As culture critic Wesley Morris asked on Cannonball: “What am I really confessing when I say that I love Bruno Mars? I think it’s that I should know better.”

The music ‘comes from love.’ But love of what?

If the seams were beginning to show for Mars then, it was hard to see his next act, 2021’s An Evening With Silk Sonic, as anything but an attempt to restore equilibrium. With Silk Sonic, Mars shared centre stage with singer and rapper Anderson .Paak. The album was a throwback, full of ’60s and ’70s R&B, quiet storm, funk and Memphis soul. Thundercat played the bass. Bootsy Collins played the narrator.

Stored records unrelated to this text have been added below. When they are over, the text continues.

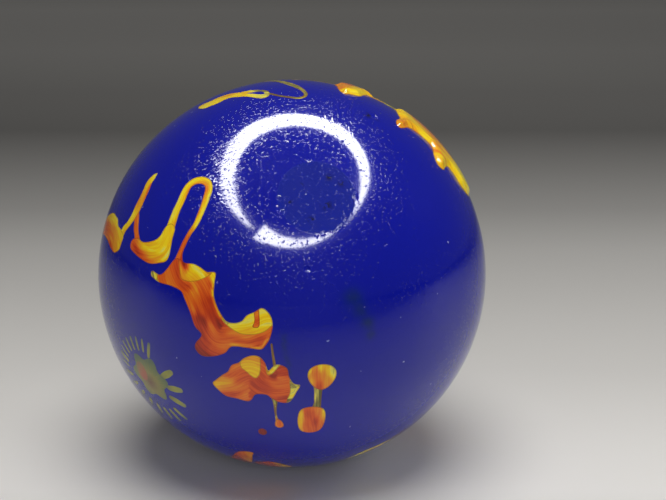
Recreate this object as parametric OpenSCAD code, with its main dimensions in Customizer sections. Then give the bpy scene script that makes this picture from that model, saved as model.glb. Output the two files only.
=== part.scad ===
// Handmade art glass marble: a solid cobalt blue glass ball with trails, flakes
// and drops of yellow, orange and red glass melted flush into its skin, flower
// slices from a patterned cane, and the ground flat where it left the pontil rod.
//
// Units are millimetres. The origin is the middle of the ball, +Z is up and -Y
// is the front, the side with the tall flake and the string of drops. Places on
// the ball are [longitude, latitude] in degrees: longitude 0 is the front and
// grows towards +X, latitude grows towards +Z.

/* [Ball] */
// Across the glass ball
ball_d = 42; // [35:0.5:50]
// Across the ground pontil flat
pontil_d = 7.6; // [4:0.1:12]
// Where the pontil flat faces, longitude and latitude
pontil_place = [8, 35.5];

/* [Let-in glass] */
// Depth of the flakes, blobs and drops
flake_depth = 0.9; // [0.3:0.1:2]
// Depth of the drawn threads
thread_depth = 0.5; // [0.2:0.1:1.5]
// Depth of a second colour laid over a flake
patch_depth = 0.45; // [0.1:0.05:1]

/* [Flower slices] */
// Petals round each flower's heart
petal_count = 6; // [4:1:9]
// Mean reach of the petals from the middle of the flower
petal_reach = 2.5; // [1.5:0.1:3.2]
// How far each petal swells in and out of that
petal_swell = 0.35; // [0:0.05:0.6]
// Thickness of the flower slices
flower_depth = 0.8; // [0.3:0.1:1.5]

/* [Hidden] */
$fn = 120;
R = ball_d / 2;
fit = ball_d / 42;              // the decoration grows and shrinks with the ball
pontil_rise = sqrt(R * R - pow(pontil_d / 2, 2));

cobalt = [0.03, 0.05, 0.42];
yellow = [0.90, 0.74, 0.06];
olive = [0.50, 0.52, 0.10];
orange = [0.87, 0.42, 0.08];
red = [0.74, 0.20, 0.10];

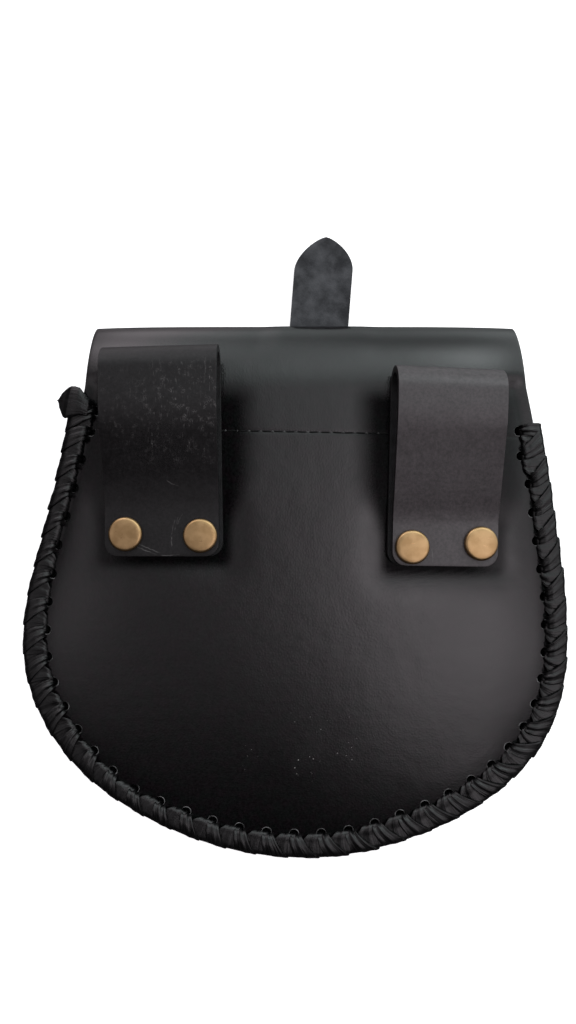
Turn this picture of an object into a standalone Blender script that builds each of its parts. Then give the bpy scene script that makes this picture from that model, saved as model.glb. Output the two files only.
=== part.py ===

White and white-adjacent artists often have the luxury of trading a co-sign from a Black artist (street cred, in short) for exposure to white audiences, and this is the clear devil’s bargain struck between Mars and his counterpart .Paak. Sure enough, Silk Sonic was .Paak’s first record to enter the Top R&B/Hip-Hop Albums, let alone to debut at No. 1. For Mars, it was his second.

It worked, with the lead single, “Leave the Door Open,” winning Record of the Year at the 2022 Grammy Awards, along with three others. But it didn’t work for long — diminishing returns even Mars and .Paak seemed to acknowledge when they declined to submit the ensuing LP for additional Grammys. On Cannonball with Wesley Morris, the hosts pointed to “Smoking Out the Window,” the album’s third single, as the moment the bubble burst.

For me, it was “After Last Night,” which evokes Andy Samberg and Justin Timberlake’s “Dick in a Box.” A friend of mine pointed it out, and I couldn’t unhear it. Suddenly, the enterprise screamed “comedy album.” Listening to it now, it feels weird and disingenuous.

Worse, it feels like Blackness is the butt of the joke.

Mars may claim his music comes from love, but love of what, and love of whom?

And either way, is that why people buy it?

After 15 years on top, and 20 Top 10 hits, it’s hard not to see Mars as the textbook example of what director Coogler is trying to tell us with Sinners.

“See, white folks, they like the blues just fine,” says Delroy Lindo’s Delta Slim, early in the film.